> [THE EXERCISE]:
Extract exactly the run of lines starting at the line that holds "Write the FreeCAD" and ending at the line that holds "V = FreeCAD.Vector", both included.

> [THE INPUT]:
++++++++++

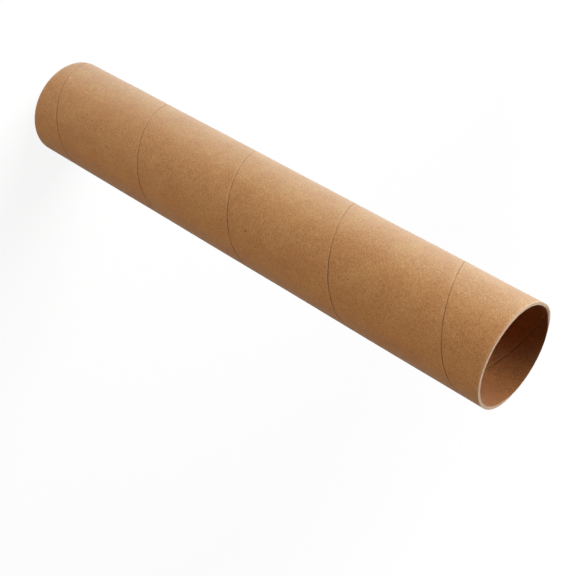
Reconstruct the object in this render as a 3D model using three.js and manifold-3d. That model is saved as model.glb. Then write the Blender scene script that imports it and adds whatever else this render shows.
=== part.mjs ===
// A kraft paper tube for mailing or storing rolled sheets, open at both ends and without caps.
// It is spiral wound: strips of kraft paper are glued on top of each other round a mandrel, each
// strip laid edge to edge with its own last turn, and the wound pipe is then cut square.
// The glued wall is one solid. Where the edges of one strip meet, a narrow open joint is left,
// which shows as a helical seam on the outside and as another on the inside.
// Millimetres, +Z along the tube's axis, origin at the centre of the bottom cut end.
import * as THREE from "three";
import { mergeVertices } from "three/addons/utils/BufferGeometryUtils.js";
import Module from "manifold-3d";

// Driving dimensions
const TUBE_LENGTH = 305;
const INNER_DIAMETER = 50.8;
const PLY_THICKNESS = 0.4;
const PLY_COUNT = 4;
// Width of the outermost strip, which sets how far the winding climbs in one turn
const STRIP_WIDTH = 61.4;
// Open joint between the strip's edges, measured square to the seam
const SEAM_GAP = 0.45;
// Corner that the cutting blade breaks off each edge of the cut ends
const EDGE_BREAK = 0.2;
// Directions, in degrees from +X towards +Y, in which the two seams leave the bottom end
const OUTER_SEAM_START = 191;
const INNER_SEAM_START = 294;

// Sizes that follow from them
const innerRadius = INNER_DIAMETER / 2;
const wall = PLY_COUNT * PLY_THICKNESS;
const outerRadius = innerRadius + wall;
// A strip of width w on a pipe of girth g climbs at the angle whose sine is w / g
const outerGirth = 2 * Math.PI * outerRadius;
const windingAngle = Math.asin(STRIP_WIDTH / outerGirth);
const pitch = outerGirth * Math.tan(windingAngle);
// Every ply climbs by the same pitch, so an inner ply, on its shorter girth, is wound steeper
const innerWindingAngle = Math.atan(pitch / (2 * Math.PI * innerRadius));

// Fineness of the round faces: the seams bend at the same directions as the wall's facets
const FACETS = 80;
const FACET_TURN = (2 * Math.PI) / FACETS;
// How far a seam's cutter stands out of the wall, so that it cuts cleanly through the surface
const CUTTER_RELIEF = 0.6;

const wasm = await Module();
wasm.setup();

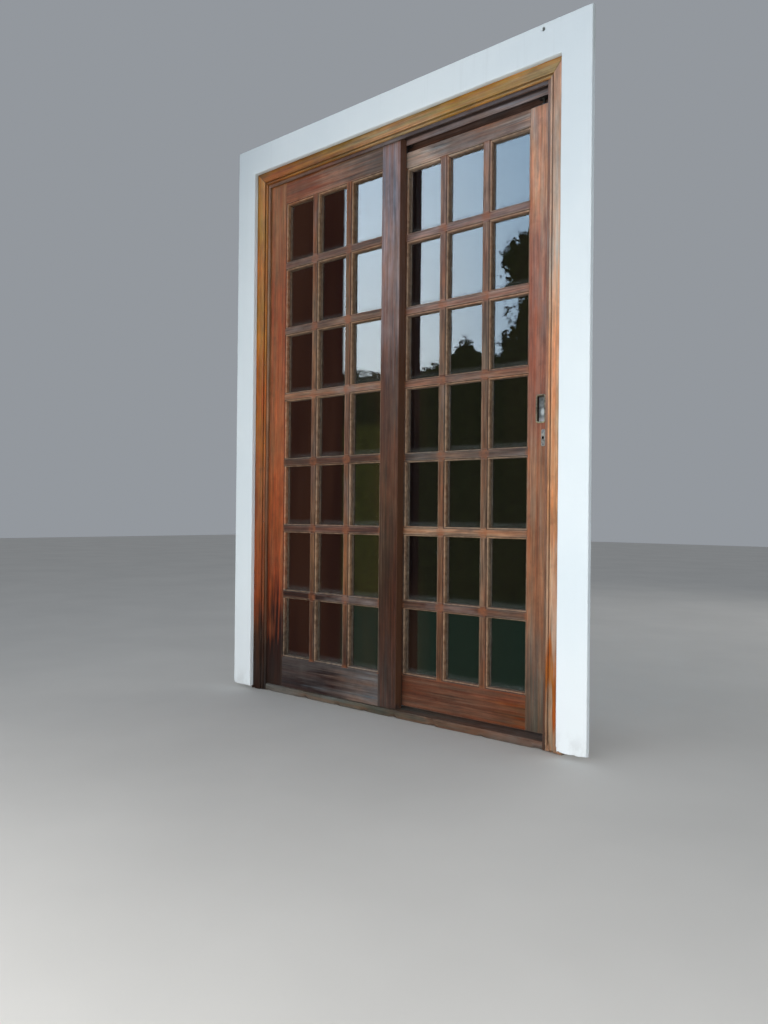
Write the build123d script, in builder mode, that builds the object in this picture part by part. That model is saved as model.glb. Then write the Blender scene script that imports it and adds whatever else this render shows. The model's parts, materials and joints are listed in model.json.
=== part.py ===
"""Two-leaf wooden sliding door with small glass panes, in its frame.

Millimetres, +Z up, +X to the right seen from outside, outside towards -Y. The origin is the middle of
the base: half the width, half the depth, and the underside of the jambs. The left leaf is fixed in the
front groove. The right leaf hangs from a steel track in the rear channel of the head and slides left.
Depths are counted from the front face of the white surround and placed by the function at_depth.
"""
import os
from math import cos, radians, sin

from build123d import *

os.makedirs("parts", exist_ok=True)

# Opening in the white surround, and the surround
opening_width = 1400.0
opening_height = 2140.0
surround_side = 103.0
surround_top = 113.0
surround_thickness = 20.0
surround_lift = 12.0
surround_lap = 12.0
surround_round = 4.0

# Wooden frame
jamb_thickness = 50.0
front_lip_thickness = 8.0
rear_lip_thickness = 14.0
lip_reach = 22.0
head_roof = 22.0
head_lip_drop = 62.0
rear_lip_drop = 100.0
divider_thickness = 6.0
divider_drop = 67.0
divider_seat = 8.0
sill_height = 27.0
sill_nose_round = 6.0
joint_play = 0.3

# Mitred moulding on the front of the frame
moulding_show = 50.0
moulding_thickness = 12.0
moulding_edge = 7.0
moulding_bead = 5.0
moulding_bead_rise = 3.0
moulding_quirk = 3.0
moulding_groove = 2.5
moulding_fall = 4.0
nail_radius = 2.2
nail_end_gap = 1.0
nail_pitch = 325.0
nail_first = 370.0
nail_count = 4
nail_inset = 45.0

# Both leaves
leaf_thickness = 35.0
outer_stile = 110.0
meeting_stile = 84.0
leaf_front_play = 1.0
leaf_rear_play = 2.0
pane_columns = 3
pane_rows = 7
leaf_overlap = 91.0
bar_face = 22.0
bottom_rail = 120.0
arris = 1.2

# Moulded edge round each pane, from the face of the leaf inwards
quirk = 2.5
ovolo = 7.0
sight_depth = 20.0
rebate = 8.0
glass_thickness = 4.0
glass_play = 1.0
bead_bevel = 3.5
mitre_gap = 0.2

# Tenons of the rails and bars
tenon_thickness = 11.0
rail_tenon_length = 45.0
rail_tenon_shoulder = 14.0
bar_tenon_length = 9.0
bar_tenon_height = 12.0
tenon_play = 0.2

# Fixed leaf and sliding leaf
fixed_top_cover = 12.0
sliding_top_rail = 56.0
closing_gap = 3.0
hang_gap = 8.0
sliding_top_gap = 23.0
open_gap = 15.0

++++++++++

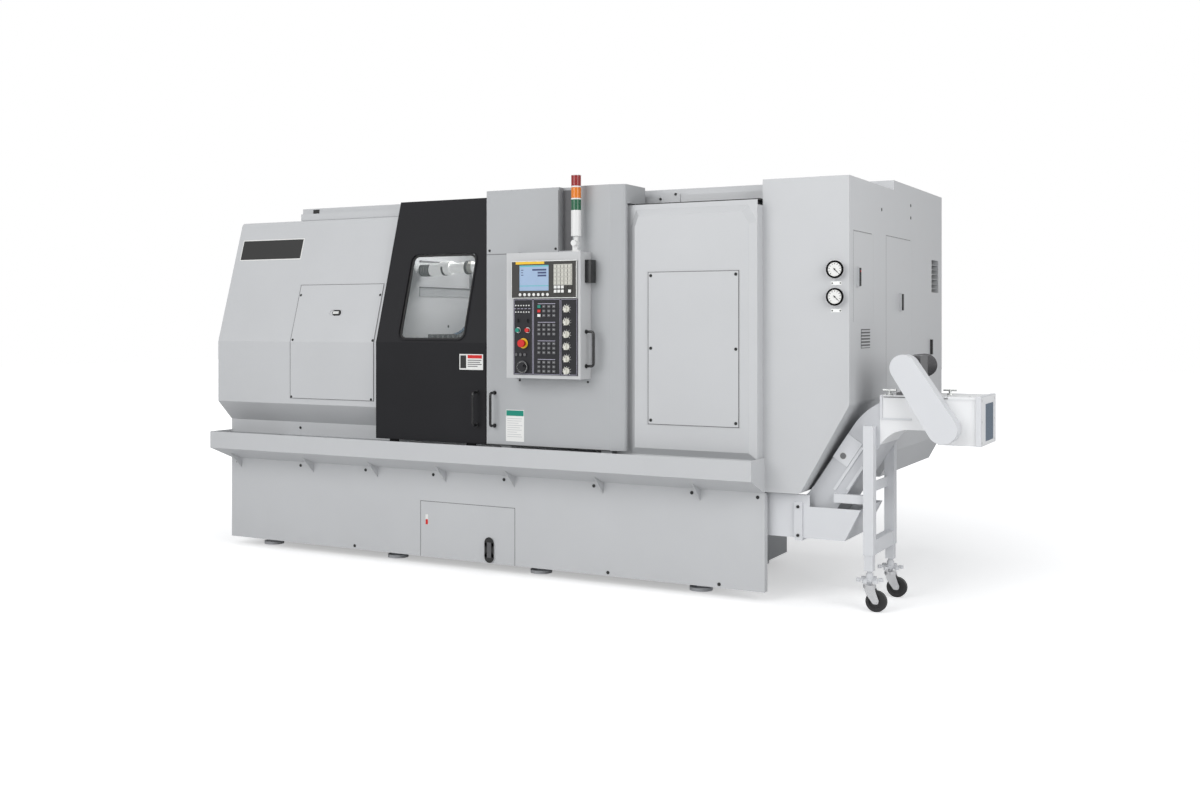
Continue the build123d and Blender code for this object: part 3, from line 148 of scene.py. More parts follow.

++++++++++

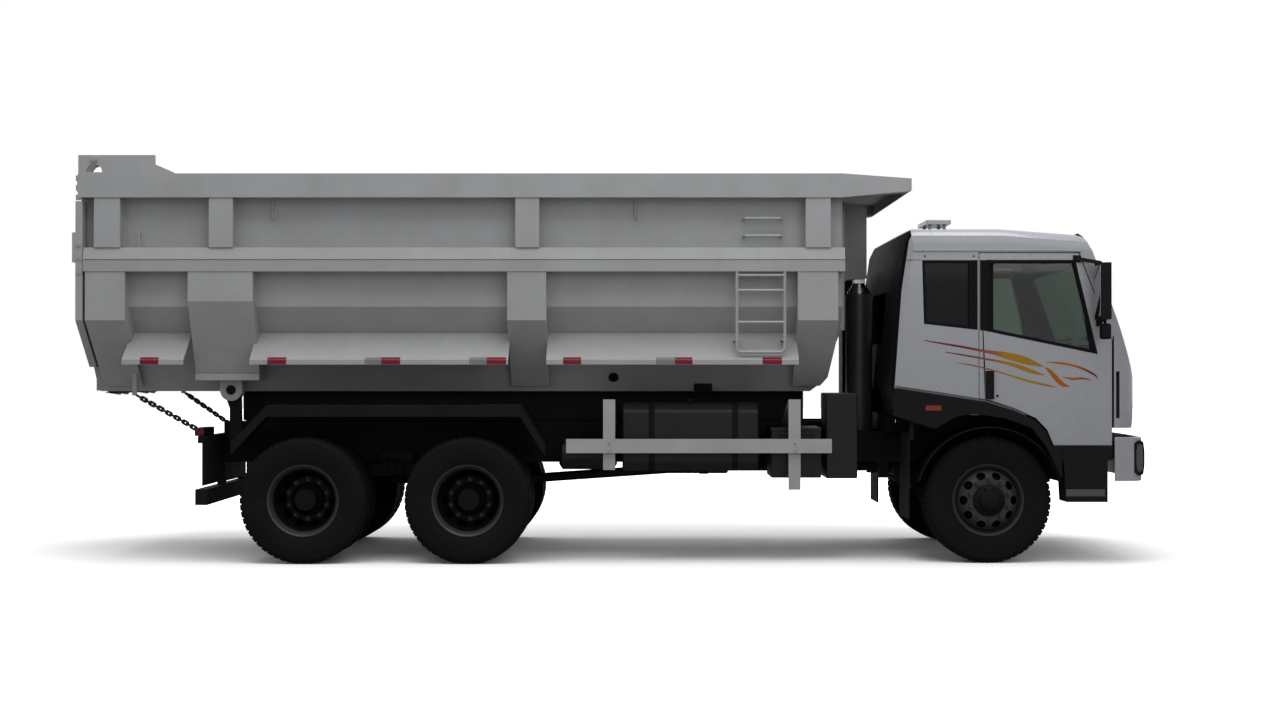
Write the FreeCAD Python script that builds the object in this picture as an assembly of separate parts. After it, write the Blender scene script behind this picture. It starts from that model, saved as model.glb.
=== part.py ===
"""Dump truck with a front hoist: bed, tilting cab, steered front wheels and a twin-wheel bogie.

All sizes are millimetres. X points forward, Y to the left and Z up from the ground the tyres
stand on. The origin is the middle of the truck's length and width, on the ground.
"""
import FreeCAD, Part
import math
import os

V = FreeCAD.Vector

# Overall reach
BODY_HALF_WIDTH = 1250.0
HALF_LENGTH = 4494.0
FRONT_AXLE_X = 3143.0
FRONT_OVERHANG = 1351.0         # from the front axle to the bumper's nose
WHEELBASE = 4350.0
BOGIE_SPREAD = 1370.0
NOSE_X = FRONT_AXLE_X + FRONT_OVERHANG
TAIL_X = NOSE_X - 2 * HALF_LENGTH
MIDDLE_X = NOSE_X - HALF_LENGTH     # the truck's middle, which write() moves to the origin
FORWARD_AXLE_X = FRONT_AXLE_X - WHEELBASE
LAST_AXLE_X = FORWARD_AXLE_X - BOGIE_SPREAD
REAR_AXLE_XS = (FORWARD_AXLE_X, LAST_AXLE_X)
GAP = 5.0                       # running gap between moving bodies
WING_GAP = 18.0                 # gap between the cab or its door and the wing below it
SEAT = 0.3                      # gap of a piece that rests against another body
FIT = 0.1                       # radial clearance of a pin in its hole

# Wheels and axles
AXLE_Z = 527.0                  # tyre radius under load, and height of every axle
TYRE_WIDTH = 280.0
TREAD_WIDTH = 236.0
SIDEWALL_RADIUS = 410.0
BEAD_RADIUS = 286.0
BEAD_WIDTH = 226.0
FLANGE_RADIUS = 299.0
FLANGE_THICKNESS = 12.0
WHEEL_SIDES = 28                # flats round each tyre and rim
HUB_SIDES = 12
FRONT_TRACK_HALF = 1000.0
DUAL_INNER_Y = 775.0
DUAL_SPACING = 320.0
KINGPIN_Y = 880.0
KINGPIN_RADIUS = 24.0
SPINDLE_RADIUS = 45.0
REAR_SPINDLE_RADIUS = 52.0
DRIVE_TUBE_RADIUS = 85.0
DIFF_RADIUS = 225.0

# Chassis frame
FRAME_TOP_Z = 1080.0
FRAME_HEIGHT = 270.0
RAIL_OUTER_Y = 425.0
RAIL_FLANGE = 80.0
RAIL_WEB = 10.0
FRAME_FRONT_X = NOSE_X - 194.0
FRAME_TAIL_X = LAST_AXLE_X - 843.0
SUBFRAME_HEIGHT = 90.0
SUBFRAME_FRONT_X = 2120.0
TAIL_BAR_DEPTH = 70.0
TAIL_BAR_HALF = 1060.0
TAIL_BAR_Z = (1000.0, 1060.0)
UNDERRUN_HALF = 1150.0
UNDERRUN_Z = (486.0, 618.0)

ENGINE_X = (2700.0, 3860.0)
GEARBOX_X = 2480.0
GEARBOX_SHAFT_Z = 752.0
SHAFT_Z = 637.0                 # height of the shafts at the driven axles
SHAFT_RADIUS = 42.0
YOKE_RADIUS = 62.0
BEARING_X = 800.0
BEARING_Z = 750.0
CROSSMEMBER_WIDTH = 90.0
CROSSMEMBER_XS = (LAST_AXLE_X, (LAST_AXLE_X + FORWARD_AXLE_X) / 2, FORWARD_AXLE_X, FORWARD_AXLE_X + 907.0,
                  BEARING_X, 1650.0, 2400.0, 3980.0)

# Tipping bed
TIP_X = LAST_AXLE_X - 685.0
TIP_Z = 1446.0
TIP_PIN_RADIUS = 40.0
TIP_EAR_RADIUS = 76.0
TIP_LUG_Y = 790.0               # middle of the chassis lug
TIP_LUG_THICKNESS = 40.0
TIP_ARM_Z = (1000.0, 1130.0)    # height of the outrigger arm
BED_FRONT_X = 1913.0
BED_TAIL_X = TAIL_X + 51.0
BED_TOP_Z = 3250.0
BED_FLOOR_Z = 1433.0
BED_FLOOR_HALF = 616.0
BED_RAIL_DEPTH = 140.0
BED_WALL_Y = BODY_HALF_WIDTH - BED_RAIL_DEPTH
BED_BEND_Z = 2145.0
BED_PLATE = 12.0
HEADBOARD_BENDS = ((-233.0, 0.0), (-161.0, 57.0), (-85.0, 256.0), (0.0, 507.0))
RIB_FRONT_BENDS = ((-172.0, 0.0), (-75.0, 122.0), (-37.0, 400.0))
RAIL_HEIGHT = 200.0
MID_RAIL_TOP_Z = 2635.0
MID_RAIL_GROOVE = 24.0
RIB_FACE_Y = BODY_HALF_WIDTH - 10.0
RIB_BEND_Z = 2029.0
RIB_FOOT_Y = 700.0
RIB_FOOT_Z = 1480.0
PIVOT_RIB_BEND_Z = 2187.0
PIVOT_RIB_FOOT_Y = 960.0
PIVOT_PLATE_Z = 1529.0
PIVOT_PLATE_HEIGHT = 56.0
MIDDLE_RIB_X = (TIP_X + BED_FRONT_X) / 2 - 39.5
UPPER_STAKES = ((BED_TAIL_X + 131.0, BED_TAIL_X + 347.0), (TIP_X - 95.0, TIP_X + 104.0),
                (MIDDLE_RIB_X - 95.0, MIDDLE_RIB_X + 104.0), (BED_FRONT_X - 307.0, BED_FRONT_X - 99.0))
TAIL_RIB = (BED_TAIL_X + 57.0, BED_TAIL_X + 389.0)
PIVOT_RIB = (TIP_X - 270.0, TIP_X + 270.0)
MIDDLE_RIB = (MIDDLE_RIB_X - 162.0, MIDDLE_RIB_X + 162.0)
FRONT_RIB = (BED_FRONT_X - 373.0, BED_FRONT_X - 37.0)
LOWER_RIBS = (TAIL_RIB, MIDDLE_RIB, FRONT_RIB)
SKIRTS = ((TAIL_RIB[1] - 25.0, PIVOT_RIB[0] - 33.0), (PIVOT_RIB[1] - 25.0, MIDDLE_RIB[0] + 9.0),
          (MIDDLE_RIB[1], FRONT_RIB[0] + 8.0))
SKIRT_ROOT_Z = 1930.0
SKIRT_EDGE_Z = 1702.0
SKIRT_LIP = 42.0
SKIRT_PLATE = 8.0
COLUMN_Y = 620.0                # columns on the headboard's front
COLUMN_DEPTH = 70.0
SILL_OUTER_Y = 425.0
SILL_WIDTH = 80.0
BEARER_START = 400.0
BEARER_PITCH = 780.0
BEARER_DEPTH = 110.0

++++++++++

> [THE RESULT]:
Write the FreeCAD Python script that builds the object in this picture as an assembly of separate parts. After it, write the Blender scene script behind this picture. It starts from that model, saved as model.glb.
=== part.py ===
"""Dump truck with a front hoist: bed, tilting cab, steered front wheels and a twin-wheel bogie.

All sizes are millimetres. X points forward, Y to the left and Z up from the ground the tyres
stand on. The origin is the middle of the truck's length and width, on the ground.
"""
import FreeCAD, Part
import math
import os

V = FreeCAD.Vector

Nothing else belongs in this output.